A charge particle is moving in a uniform magnetic field ib a circular path. The energy of the particle is doubled . If the initial radius of he circular path was `R`, the radius of the new circular path after the energy is doubled will be

To solve the problem, we need to analyze the relationship between the energy of a charged particle moving in a magnetic field and the radius of its circular path. ### Step-by-Step Solution: 1. **Understanding the Motion of the Charged Particle**: A charged particle moving in a uniform magnetic field describes a circular path due to the Lorentz force acting as the centripetal force.

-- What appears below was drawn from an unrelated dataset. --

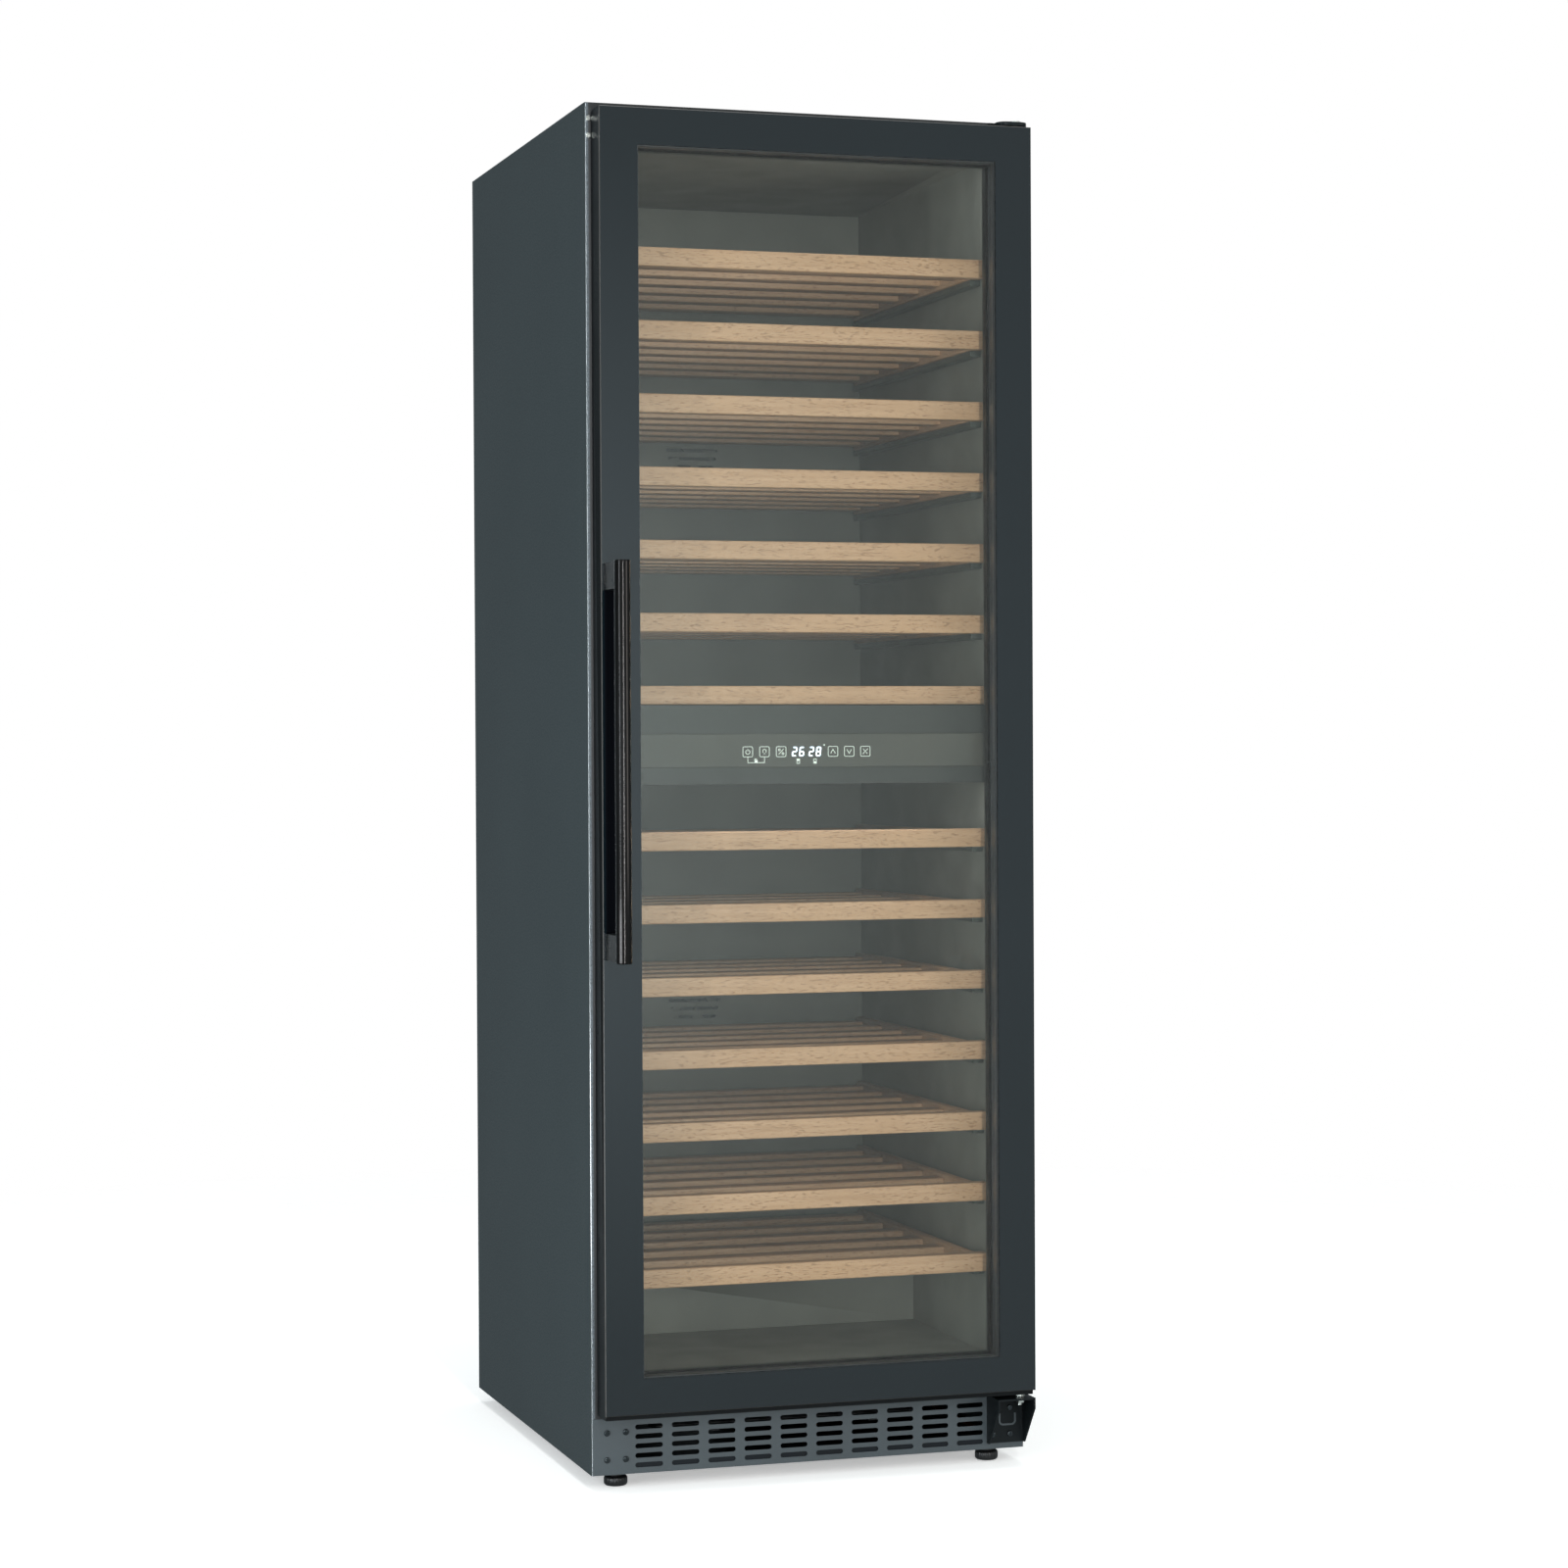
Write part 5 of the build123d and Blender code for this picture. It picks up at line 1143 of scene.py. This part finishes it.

The magnetic force acting on the particle is given by: \[ F = qvB \] where \( q \) is the charge, \( v \) is the velocity, and \( B \) is the magnetic field strength. 2. **Centripetal Force**: The centripetal force required to keep the particle in circular motion is given by: \[ F = \frac{mv^2}{r} \] where \( m \) is the mass of the particle and \( r \) is the radius of the circular path. 3. **Equating Forces**: Setting the magnetic force equal to the centripetal force, we have: \[ qvB = \frac{mv^2}{r} \] 4. **Solving for Velocity**: Rearranging the equation to solve for \( v \): \[ v = \frac{qBr}{m} \] 5. **Kinetic Energy of the Particle**: The kinetic energy \( E \) of the particle is given by: \[ E = \frac{1}{2}mv^2 \] Substituting \( v \) from the previous step: \[ E = \frac{1}{2}m\left(\frac{qBr}{m}\right)^2 = \frac{1}{2}\frac{q^2B^2r^2}{m} \] 6. **Energy Proportionality**: From the expression for energy, we can see that the energy \( E \) is directly proportional to \( r^2 \): \[ E \propto r^2 \] 7. **Doubling the Energy**: If the energy is doubled, we can express this as: \[ E_2 = 2E_1 \] Therefore, we have: \[ 2E_1 \propto r_2^2 \] 8. **Setting Up the Ratio**: Since \( E_1 \propto r_1^2 \), we can write: \[ \frac{E_2}{E_1} = \frac{r_2^2}{r_1^2} \] Substituting \( E_2 = 2E_1 \): \[ 2 = \frac{r_2^2}{r_1^2} \] 9. **Finding the New Radius**: Rearranging gives: \[ r_2^2 = 2r_1^2 \] Taking the square root: \[ r_2 = r_1\sqrt{2} \] 10. **Final Result**: If the initial radius \( r_1 = R \), then the new radius \( r_2 \) is: \[ r_2 = R\sqrt{2} \] ### Conclusion: The radius of the new circular path after the energy is doubled will be \( R\sqrt{2} \). ---